* [Written problem] Print, without altering anything, the lines from the one that holds "main_front_shell();" to the one that holds "zip(*points))), Vector(map(max, zip(*points)))", inclusive. No other lines belong in the output.

== Task input

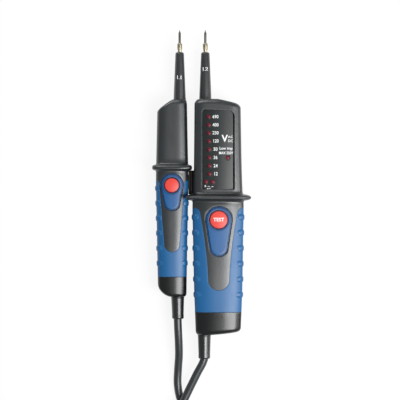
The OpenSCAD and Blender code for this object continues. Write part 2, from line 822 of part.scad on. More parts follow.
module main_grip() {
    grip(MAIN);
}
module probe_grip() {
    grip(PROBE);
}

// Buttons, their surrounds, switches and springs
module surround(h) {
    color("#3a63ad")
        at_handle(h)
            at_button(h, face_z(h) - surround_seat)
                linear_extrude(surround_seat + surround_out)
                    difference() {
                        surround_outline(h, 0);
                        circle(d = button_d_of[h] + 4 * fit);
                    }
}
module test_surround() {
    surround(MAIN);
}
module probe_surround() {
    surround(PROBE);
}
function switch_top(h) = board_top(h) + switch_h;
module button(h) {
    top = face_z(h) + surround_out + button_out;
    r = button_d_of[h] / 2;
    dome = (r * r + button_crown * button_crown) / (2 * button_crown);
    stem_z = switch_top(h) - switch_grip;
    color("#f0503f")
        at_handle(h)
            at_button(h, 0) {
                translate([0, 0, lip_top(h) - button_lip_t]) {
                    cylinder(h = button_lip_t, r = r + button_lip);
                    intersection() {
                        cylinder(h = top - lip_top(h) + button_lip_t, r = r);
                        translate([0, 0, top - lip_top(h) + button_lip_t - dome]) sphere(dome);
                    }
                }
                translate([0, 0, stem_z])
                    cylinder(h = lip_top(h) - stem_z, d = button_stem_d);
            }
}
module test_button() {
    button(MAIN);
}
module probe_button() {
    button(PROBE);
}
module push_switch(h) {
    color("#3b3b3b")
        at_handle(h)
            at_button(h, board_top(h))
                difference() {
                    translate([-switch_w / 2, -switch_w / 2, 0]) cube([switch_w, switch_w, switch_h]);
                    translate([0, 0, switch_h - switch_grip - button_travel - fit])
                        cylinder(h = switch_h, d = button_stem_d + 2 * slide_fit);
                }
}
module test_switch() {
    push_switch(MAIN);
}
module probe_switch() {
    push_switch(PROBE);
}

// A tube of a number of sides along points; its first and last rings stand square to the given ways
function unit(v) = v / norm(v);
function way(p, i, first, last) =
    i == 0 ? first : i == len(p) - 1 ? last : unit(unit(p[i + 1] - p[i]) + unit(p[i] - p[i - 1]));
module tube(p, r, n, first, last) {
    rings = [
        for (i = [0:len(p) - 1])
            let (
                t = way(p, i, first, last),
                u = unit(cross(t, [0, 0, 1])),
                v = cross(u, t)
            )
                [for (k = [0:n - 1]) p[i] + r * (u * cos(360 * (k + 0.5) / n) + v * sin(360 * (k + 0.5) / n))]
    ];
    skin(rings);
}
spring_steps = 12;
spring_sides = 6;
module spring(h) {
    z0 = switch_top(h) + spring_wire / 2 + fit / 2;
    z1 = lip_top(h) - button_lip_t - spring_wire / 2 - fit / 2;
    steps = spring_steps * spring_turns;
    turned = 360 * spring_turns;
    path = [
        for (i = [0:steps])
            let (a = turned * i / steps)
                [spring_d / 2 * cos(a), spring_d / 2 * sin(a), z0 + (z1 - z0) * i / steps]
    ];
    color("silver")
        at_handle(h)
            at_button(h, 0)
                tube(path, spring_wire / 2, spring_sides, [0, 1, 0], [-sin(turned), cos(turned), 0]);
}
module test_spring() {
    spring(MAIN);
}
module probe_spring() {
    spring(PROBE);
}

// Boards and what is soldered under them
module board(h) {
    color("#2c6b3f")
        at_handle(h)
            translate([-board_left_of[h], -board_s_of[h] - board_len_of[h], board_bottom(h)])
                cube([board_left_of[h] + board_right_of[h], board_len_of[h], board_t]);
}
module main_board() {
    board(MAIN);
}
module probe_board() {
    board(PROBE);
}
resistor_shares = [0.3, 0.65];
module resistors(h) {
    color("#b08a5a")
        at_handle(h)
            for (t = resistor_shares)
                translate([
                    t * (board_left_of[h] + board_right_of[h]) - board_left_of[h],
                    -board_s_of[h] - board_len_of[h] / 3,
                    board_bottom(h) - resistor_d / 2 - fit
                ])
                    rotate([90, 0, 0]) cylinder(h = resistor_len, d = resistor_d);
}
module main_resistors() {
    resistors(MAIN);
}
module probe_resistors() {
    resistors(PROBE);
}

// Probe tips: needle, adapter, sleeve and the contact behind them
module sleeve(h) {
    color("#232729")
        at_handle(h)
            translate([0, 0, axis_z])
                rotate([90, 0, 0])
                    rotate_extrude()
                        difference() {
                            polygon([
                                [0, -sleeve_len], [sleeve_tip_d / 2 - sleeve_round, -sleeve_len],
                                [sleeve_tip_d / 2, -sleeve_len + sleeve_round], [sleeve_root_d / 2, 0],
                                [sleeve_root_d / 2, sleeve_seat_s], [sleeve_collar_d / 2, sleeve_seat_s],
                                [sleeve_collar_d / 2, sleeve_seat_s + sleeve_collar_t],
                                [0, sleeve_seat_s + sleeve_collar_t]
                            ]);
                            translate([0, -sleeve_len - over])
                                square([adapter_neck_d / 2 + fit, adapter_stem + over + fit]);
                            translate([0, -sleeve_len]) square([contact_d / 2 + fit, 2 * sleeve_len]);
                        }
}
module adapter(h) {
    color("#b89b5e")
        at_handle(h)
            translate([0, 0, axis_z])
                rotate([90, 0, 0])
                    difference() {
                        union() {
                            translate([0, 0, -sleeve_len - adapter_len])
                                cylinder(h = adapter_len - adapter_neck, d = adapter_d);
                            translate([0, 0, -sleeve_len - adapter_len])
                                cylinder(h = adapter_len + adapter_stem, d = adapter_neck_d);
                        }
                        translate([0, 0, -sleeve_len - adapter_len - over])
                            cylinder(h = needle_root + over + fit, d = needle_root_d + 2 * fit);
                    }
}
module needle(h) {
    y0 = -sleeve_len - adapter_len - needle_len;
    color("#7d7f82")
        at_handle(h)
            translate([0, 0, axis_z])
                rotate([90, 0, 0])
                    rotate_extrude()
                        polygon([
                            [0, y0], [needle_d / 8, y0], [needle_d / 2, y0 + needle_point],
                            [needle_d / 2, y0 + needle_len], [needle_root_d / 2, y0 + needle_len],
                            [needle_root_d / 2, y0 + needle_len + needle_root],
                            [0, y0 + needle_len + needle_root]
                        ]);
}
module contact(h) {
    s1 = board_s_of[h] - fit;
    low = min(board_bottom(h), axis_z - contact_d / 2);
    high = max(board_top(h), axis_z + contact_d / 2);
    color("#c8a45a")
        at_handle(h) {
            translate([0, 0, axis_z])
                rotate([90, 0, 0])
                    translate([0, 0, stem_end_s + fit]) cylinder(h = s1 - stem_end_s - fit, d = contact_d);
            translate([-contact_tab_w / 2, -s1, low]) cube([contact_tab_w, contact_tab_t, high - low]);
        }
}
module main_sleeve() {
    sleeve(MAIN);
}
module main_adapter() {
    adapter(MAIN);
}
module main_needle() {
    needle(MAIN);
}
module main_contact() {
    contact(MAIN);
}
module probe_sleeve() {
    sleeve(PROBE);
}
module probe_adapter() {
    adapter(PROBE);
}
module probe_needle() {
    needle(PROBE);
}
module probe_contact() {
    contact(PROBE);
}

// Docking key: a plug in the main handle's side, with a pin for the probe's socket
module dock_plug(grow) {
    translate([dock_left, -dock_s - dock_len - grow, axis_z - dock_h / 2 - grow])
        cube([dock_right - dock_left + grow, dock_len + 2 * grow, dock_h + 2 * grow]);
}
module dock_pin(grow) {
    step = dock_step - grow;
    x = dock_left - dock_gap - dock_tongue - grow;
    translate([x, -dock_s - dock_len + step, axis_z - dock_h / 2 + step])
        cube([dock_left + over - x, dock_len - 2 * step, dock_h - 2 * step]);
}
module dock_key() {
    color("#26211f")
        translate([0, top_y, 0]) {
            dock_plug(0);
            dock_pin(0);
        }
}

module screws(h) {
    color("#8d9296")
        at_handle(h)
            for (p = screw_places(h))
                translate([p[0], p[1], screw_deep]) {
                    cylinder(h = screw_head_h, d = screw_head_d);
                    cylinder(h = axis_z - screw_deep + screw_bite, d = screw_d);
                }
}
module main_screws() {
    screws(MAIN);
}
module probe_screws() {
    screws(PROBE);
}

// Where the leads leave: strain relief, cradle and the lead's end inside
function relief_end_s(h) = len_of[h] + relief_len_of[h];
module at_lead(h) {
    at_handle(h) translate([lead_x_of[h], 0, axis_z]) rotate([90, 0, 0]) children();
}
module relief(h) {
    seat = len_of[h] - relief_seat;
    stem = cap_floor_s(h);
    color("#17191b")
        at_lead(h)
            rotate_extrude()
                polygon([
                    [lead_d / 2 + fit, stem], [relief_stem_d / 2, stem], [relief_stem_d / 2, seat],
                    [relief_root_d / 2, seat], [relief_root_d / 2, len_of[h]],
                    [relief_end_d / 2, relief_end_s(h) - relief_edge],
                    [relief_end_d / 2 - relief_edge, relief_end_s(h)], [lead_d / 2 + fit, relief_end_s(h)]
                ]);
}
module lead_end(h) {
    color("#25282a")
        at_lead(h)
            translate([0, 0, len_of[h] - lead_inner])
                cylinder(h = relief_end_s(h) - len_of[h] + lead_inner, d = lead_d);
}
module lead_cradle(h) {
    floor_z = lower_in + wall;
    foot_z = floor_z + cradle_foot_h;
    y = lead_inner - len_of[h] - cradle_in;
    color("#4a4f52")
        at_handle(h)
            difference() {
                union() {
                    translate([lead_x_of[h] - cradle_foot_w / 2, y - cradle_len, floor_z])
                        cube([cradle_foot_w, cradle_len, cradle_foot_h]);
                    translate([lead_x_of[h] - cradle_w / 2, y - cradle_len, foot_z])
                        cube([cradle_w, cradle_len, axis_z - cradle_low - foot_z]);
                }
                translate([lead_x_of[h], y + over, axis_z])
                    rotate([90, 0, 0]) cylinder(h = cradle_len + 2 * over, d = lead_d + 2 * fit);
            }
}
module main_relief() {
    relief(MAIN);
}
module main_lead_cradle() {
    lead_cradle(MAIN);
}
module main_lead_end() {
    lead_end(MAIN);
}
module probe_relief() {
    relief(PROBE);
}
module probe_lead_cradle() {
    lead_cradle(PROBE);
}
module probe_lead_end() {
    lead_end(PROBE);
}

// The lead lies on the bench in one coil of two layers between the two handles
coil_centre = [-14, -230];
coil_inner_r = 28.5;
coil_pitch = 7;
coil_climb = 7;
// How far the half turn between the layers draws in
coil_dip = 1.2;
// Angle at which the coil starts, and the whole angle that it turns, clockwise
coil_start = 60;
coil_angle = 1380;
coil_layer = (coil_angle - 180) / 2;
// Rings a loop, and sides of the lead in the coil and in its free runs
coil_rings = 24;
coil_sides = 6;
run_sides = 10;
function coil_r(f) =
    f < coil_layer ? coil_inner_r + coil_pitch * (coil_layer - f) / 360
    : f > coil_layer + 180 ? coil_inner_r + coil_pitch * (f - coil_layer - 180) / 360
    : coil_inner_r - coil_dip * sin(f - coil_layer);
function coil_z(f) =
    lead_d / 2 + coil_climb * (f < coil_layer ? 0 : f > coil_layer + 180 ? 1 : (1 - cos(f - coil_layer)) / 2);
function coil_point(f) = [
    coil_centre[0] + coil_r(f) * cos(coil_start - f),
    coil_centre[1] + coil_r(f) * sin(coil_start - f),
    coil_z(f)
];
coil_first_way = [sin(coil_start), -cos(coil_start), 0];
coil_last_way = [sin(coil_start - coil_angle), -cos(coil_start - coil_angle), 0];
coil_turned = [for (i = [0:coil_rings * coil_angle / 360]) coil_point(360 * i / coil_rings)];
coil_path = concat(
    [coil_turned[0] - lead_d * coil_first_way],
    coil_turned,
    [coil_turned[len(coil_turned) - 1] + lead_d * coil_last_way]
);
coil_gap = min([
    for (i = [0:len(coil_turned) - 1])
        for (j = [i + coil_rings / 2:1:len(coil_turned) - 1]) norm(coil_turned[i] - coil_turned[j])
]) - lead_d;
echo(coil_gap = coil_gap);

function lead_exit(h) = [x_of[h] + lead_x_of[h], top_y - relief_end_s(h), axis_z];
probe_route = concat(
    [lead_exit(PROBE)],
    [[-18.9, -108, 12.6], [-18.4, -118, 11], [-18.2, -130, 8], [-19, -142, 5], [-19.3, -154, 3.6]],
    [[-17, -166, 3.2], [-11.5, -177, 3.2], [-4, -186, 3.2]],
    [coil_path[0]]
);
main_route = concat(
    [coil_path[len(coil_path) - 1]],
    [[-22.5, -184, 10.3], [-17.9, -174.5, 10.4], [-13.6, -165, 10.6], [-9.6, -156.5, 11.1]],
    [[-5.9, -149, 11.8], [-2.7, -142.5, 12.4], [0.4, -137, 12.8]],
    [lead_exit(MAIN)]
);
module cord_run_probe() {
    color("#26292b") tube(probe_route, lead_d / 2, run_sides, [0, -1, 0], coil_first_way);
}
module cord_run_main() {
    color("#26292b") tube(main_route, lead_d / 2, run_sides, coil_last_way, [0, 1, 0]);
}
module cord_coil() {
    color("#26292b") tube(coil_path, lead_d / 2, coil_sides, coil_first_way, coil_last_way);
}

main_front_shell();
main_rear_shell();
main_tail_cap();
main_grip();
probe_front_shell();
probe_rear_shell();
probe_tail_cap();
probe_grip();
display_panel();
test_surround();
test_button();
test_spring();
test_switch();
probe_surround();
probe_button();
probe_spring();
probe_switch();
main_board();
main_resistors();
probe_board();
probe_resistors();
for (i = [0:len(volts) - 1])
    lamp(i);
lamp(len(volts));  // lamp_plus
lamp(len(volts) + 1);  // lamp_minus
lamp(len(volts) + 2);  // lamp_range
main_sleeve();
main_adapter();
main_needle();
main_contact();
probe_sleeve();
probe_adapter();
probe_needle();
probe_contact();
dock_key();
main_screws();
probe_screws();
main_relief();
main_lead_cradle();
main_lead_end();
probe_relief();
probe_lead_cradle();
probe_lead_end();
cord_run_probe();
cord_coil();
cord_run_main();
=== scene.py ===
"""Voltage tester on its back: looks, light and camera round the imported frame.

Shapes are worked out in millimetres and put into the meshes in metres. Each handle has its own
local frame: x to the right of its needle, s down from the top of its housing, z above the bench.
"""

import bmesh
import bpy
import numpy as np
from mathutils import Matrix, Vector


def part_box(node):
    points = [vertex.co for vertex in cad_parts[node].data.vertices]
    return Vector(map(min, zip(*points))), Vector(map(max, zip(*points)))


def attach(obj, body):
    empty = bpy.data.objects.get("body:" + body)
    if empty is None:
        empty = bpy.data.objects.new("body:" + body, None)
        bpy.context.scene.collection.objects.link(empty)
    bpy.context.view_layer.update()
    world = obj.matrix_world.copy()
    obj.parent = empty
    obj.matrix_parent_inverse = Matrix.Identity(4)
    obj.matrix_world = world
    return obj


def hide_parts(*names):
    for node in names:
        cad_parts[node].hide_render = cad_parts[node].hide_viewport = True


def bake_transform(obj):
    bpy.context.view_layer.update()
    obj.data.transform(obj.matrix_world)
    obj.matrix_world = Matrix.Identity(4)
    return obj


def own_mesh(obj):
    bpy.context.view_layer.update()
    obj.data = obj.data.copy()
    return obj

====
== Task input

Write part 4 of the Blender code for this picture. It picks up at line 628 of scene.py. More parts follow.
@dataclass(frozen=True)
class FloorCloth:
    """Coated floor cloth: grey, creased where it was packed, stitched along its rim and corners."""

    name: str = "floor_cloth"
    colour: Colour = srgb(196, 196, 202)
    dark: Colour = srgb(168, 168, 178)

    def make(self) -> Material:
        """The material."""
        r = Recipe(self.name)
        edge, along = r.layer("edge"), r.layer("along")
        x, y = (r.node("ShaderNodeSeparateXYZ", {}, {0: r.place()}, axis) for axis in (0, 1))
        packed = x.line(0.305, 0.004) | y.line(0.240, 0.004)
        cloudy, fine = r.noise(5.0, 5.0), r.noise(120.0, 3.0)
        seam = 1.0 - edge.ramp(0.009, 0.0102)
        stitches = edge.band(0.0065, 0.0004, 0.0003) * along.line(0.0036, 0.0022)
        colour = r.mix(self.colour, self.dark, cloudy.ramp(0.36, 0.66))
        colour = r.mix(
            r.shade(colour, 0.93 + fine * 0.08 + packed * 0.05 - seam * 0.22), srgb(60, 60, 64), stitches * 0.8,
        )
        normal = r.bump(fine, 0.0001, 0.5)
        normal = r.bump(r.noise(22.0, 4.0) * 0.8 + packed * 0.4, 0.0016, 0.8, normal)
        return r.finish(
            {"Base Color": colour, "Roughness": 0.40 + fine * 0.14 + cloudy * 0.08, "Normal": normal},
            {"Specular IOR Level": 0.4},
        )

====

* [Expected answer]
main_front_shell();
main_rear_shell();
main_tail_cap();
main_grip();
probe_front_shell();
probe_rear_shell();
probe_tail_cap();
probe_grip();
display_panel();
test_surround();
test_button();
test_spring();
test_switch();
probe_surround();
probe_button();
probe_spring();
probe_switch();
main_board();
main_resistors();
probe_board();
probe_resistors();
for (i = [0:len(volts) - 1])
    lamp(i);
lamp(len(volts));  // lamp_plus
lamp(len(volts) + 1);  // lamp_minus
lamp(len(volts) + 2);  // lamp_range
main_sleeve();
main_adapter();
main_needle();
main_contact();
probe_sleeve();
probe_adapter();
probe_needle();
probe_contact();
dock_key();
main_screws();
probe_screws();
main_relief();
main_lead_cradle();
main_lead_end();
probe_relief();
probe_lead_cradle();
probe_lead_end();
cord_run_probe();
cord_coil();
cord_run_main();
=== scene.py ===
"""Voltage tester on its back: looks, light and camera round the imported frame.

Shapes are worked out in millimetres and put into the meshes in metres. Each handle has its own
local frame: x to the right of its needle, s down from the top of its housing, z above the bench.
"""

import bmesh
import bpy
import numpy as np
from mathutils import Matrix, Vector


def part_box(node):
    points = [vertex.co for vertex in cad_parts[node].data.vertices]
    return Vector(map(min, zip(*points))), Vector(map(max, zip(*points)))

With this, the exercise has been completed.